– Wiedzieliśmy o tym od lat, ale nie chcieliśmy nic mówić, żeby nie wpłynąć na wynik wyborów w USA – powiedział brytyjskiemu “Timesowi” Abdul Rahman Sheikh Abdullah, jeden z przywódców plemienia mieszkającego w wiosce Bir al Maksour w Galilei. – Wysłaliśmy już do Obamy list, w którym poinformowaliśmy go o całej sprawie – dodał.
Choć na razie sztab prezydenta elekta nie odpowiedział Beduinom, członkowie plemienia nie mają żadnych wątpliwości, że jest ich dalekim kuzynem. Fakt ten odkryła 95-letnia matka Abdullaha, oglądając w telewizji wystąpienie senatora z Chicago. Zauważyła, że Obama jest niezwykle podobny do jednego z afrykańskich robotników, który pracował dla plemienia w latach 30. Beduini zatrudniali wówczas wielu Murzynów, którzy z czasem brali sobie żony z ich społeczności.
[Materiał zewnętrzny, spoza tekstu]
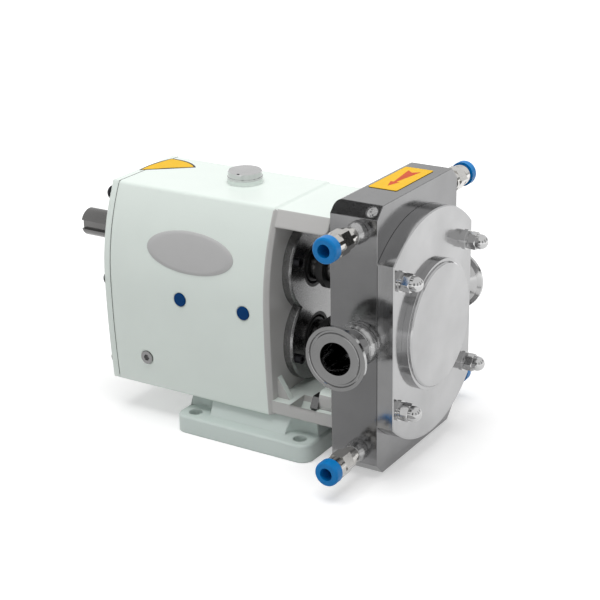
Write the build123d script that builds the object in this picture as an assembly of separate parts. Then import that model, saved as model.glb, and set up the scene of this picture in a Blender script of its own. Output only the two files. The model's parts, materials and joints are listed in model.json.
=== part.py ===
from build123d import *
import os
from math import atan2, cos, hypot, pi, radians, sin, sqrt, tan

# Rotary lobe pump: jacketed stainless pump head on a cast timing gearbox with an open
# lantern and a bolted foot. Millimetres, +Z up, the front cover faces -Y, and the origin
# is the centre of the foot's bolt pattern on the floor.

os.makedirs("parts", exist_ok=True)

# ---- driving dimensions -------------------------------------------------------------
centre_distance = 60.0       # between the two shafts
pump_axis_z = 111.0          # height of the middle of the pump head
foot_length = 128.0
foot_width = 139.0
foot_thickness = 15.0
foot_bolt_spacing_x = 115.0
foot_bolt_spacing_y = 101.0
foot_bolt_hole = 11.0
gearbox_bottom_z = 28.0
gearbox_top_z = 198.0
gearbox_length = 154.0
gearbox_waist_half = 60.0    # half width at the widest height
gearbox_waist_z = 118.0
gearbox_top_half = 41.0
gearbox_bottom_half = 55.5
gearbox_wall = 14.0
front_wall = 26.0
middle_wall = 20.0
gear_bay_length = 40.0
rear_cover_thickness = 7.0
lantern_length = 60.0
top_arm_thickness = 13.0
bottom_arm_thickness = 13.0
lantern_pad_length = 14.0
bottom_pad_length = 20.0
gearbox_front_y = -24.0

back_plate_thickness = 8.0
casing_width = 129.0
casing_depth = 32.0
casing_height = 216.0
casing_corner = 9.0
cover_thickness = 14.0
cover_diameter = 184.0
jacket_diameter = 104.0
jacket_thickness = 7.0
stud_edge = 9.5              # stud centre in from the casing's side
stud_z = 52.0
stud_diameter = 8.0

rotor_width = 27.4
rotor_end_gap = 0.3
rotor_gap = 0.25             # clearance taken off every rotor flank
rotor_tip_gap = 0.4          # rotor tip to the chamber wall
rotor_lobes = 3
rotor_seat_diameter = 20.0

port_bore = 26.0
casing_port_bore = 25.0
port_tube = 29.0
port_reach = 34.5            # port face out from the casing's side
ferrule_diameter = 50.5
ferrule_rim = 2.85
ferrule_hub = 43.5

fitting_reach = 49.5         # collar face out from the casing's side
fitting_inset = 20.0         # fitting axis in from the casing's top and bottom
fitting_stem_diameter = 14.0
fitting_stem_length = 22.0
fitting_hex = 17.0
fitting_hex_length = 11.0
fitting_sleeve = 17.5
collar_diameter = 20.0
collar_length = 8.0
collar_travel = 1.5
hose_bore = 10.2

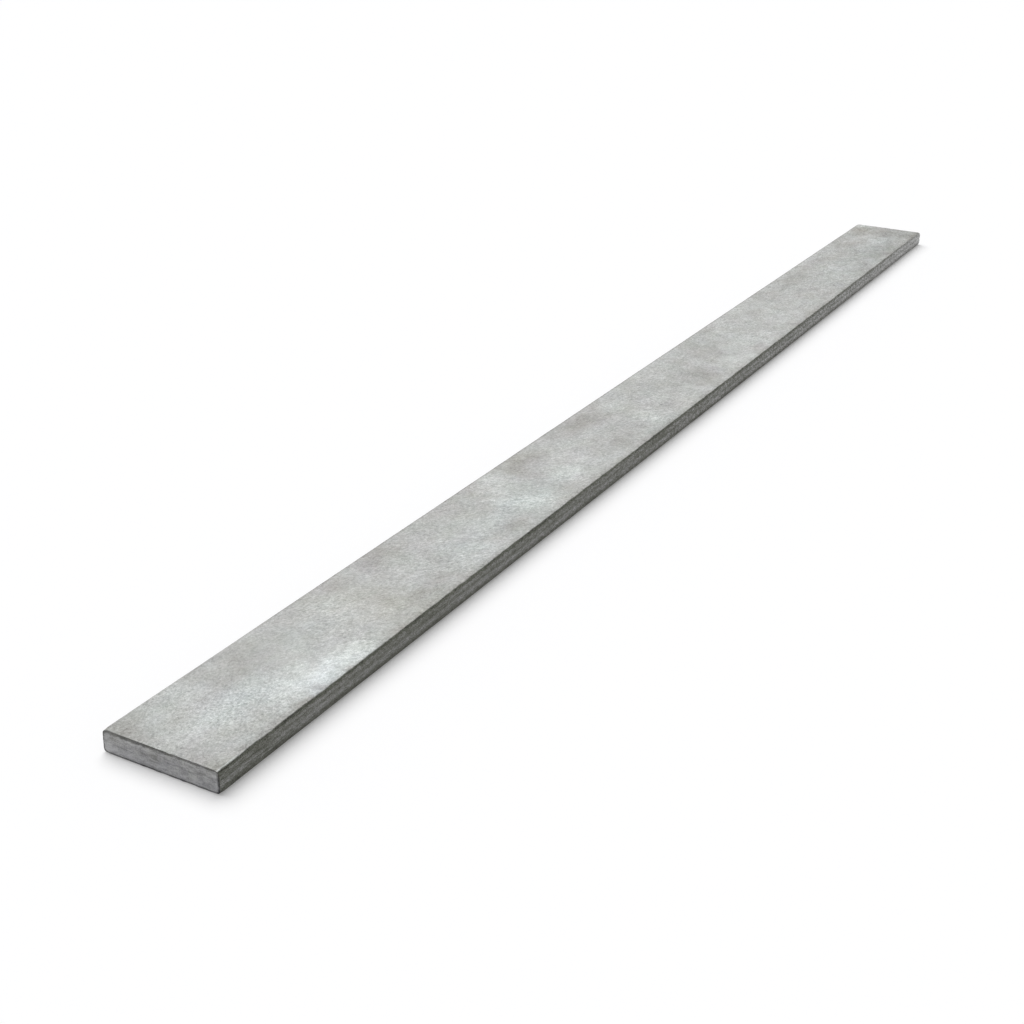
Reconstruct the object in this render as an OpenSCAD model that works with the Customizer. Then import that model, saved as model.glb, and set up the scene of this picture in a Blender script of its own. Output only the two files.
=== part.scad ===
// Hot rolled flat bar: one cut length of solid steel. Two flat rolled faces, two slightly
// crowned rolled edges, four rounded long corners and two sawn ends with their burr taken off.
// The bar lies flat: X runs along it, Y across it and Z through its thickness.
// The origin is the centre of its underside. All sizes are in millimetres.

/* [Bar] */
// Width across the crowns of the two rolled edges
bar_width = 45; // [20:1:150]
// Thickness between the two flat faces: a nominal 8 mm, on the full side of what rolling allows
bar_thickness = 8.4; // [5:0.1:25]
// Length between the two sawn ends
bar_length = 750; // [100:10:3000]

/* [Rolled section] */
// Radius of the two long corners at the upper face
upper_corner_radius = 1.6; // [0.8:0.1:2]
// Radius of the two long corners at the lower face
lower_corner_radius = 1.3; // [0.8:0.1:2]
// How far the arc of an edge stands out at half thickness, from where it meets the two faces
edge_crown = 0.2; // [0.1:0.05:0.5]

/* [Sawn ends] */
// Leg of the 45 degree break that deburring leaves around each end
end_break = 0.3; // [0.1:0.05:0.5]

/* [Hidden] */
$fn = 96;
steel = [0.52, 0.53, 0.52];
mid_height = bar_thickness / 2;
half_length = bar_length / 2;

// The crown is an arc through the widest point and through the planes of both faces.
crown_radius = (pow(mid_height, 2) + pow(edge_crown, 2)) / (2 * edge_crown);
crown_centre_y = bar_width / 2 - crown_radius;

// A corner arc stands this much proud of the face and of the crown that it blends. Its
// surface then crosses theirs at a clear line, where a true tangent would only touch them.
blend_overlap = 0.001;

// How far a cutting shape runs past the steel that it cuts
clear = 2;

// A round along the bar whose two ends have the same break as the bar's
module broken_round(radius) {
    rotate([0, 90, 0])
        rotate_extrude()
            polygon([
                [0, -half_length],
                [radius - end_break, -half_length],
                [radius, end_break - half_length],
                [radius, half_length - end_break],
                [radius - end_break, half_length],
                [0, half_length]
            ]);
}

// The two flat faces and the two sawn ends, with the break between them. It is wider than
// the bar, because the edges are cut from it.
module rolled_slab() {
    rotate([90, 0, 0])
        linear_extrude(height = bar_width + 2 * clear, center = true)
            polygon([
                [-half_length, end_break],
                [end_break - half_length, 0],
                [half_length - end_break, 0],
                [half_length, end_break],
                [half_length, bar_thickness - end_break],
                [half_length - end_break, bar_thickness],
                [end_break - half_length, bar_thickness],
                [-half_length, bar_thickness - end_break]
            ]);
}

// What lies outside the crown of the edge at +Y. The strip it is cut from starts far enough
// in for the crown's round to be thicker there than the bar.
module crown_waste() {
    strip = max(upper_corner_radius, lower_corner_radius);
    difference() {
        translate([-half_length - clear, bar_width / 2 - strip, -clear])
            cube([bar_length + 2 * clear, strip + 2 * clear, bar_thickness + 2 * clear]);
        translate([0, crown_centre_y, mid_height])
            broken_round(crown_radius);
    }
}

// What lies outside the rounded long corner at +Y of the upper face. The arc's centre is
// fixed by the face and the crown, and the waste runs from the one to the other.
module corner_waste(radius) {
    to_centre = crown_radius - radius;
    lean = asin((mid_height - radius) / to_centre);
    reach = 2 * radius + clear;
    translate([0, crown_centre_y + to_centre * cos(lean), bar_thickness - radius])
        difference() {
            rotate([90, 0, 90])
                linear_extrude(height = bar_length + 2 * clear, center = true)
                    polygon([
                        [0, 0],
                        [reach * cos(lean), reach * sin(lean)],
                        [reach, reach],
                        [0, reach]
                    ]);
            broken_round(radius + blend_overlap);
        }
}

// What the rolls leave off along the edge at +Y
module edge_waste() {
    crown_waste();
    corner_waste(upper_corner_radius);
    translate([0, 0, bar_thickness])
        mirror([0, 0, 1])
            corner_waste(lower_corner_radius);
}

module flat_bar() {
    color(steel)
        difference() {
            rolled_slab();
            edge_waste();
            mirror([0, 1, 0]) edge_waste();
        }
}

flat_bar();
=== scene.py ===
# %% [markdown]
# # Hot rolled flat bar
# This lesson dresses one length of hot rolled steel. The frame holds the bar as plain solid
# geometry at its real size. Here it gets a finer surface: slightly uneven rolled faces,
# streaked rolled edges and sawn ends, with the finishes that go with them.
# Everything is in metres, and the bar's own frame is the scene's frame: X runs along the
# bar, Y across it, and Z up from the floor it lies on.

# %% Load the frame
import math

import bpy
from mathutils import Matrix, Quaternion, Vector


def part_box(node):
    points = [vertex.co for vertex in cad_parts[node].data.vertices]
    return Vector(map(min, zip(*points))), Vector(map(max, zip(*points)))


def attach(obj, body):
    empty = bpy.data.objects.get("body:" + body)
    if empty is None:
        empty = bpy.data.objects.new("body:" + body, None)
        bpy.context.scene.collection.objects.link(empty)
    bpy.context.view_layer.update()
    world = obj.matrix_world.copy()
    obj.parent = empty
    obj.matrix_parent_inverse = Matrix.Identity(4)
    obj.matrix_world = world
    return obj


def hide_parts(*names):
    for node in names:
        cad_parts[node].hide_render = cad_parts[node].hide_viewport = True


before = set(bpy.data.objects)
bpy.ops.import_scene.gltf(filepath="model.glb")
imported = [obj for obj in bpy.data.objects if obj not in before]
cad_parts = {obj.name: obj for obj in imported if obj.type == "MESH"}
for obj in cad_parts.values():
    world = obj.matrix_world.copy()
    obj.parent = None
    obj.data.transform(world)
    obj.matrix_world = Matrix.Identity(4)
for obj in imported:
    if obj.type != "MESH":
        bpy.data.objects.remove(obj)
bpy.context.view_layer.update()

# %% [markdown]
# The outer sizes come from the frame. Only what a box can't say, the crown and the radii of
# the rolled section and the break of the ends, is stated again, in millimetres, because that
# is how a steel section is read. Two places closer together than a hundredth of a millimetre
# count as one, which the tests further on need.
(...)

Po kilku latach wracali zaś z nową rodziną do Afryki. Pracownik, o którym mowa, miał być bliskim krewnym kenijskiej babci Obamy, a co za tym idzie wszyscy członkowie plemienia mieliby być spokrewnieni ze słynnym amerykańskim politykiem.
Abdullah twierdzi, że dysponuje “niezbitymi dowodami” na poparcie swojej tezy: dokumentami i starymi zdjęciami. Nie chce ich jednak pokazać dziennikarzom, gdyż – jak twierdzi – obiecał matce, że najpierw dostanie je Obama. Wraz z innymi członkami plemienia Abdullah szykuje się już do wzięcia udziału w delegacji, która pojedzie do Waszyngtonu. Pytanie tylko, czy nowy prezydent USA zechce przyjąć swoich samozwańczych kuzynów.